Já se sabe que consciente ou inconscientemente, o gosto subjectivo vai pesar na classificação. Daí a exigência, idealmente, de coerência e de uma prosa bem articulada, isenta de contradições entre o texto e a correspondente sínte, vertida nas estrelas ou na falta delas.
* Não me refiro ao filme em questão, cujos méritos ou deméritos não posso avaliar porque, pura e simplesmente não o vi. À hora de entrar no Cinema, entre o filme de Reiner e o de Resnais, a escolha foi óbvia e não me arrependi minimamente. Bem pelo contrário.

sexta-feira, abril 11

É policial? Não. É celestial

"(...)Não vos deixo preplexos,
Meus amigos! E não temais! Os filhos da terra
receiam quase sempre o que é novo e estranho,
Ficar em casa, fechado em si, apenas é próprio
Da vida das plantas e do animal satisfeito.
Limitados ao que possuem preocupam-se
Com a sua subsistência, e mais longe não chega
O sentido da sua vida. Porém, finalmente
Têm de sair, esses timoratos, e com a morte regressa
Cada um ao elemento, para que nele
Reencontrem, como num banho, a frescura
De uma nova juventude. Aos homens foi dada
A grande alegria de se rejuvenescerem a si próprios(...)"

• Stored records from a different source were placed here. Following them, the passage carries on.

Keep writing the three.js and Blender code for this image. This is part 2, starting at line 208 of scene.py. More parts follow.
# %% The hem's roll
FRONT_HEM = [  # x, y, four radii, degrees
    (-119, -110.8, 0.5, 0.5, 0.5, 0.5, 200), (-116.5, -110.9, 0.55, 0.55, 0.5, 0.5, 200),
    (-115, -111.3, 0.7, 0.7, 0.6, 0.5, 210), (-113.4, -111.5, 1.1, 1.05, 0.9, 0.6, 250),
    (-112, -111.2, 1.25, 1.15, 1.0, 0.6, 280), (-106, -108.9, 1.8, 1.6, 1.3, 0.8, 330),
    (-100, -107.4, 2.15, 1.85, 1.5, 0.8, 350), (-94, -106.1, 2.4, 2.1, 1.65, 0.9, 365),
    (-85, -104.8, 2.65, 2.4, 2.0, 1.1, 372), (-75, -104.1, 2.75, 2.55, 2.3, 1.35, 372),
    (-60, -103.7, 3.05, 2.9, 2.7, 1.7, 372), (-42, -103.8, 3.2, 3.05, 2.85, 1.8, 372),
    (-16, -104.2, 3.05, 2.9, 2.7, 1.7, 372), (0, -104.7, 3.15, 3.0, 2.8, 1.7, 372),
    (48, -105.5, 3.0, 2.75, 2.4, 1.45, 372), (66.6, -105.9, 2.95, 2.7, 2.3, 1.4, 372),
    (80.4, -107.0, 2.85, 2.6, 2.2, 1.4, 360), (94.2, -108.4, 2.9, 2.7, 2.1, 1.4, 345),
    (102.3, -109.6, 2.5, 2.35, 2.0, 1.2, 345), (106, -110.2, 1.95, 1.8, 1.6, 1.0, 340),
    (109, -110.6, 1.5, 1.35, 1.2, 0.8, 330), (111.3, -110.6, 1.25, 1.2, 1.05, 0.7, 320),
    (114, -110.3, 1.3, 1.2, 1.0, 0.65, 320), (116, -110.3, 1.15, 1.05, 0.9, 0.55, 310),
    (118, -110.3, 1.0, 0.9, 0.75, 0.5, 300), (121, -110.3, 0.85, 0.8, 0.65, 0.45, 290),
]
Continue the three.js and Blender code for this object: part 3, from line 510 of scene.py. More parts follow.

Der Tod des Empedokles, de Hölderlin na tradução de Maria Teresa Dias Furtado (Relógio d'Água, 2001. Excerto retidado de p. 155)

segunda-feira, abril 7

Não estou aí, de facto

É bom saber que Todd Haynes gosta de Fellini. Ao ponto de recriar cenas mil de Otto e Mezzo e de La dolce vita em I'm not there. Tirando o bom gosto cinéfilo, do filme não sobra nada de memorável: afinal, a música de Bob Dylan não entra nestas contas. Está muito acima. De "filme" fica só uma manta de retalhos com potencial para ser algo que não é. E é pena.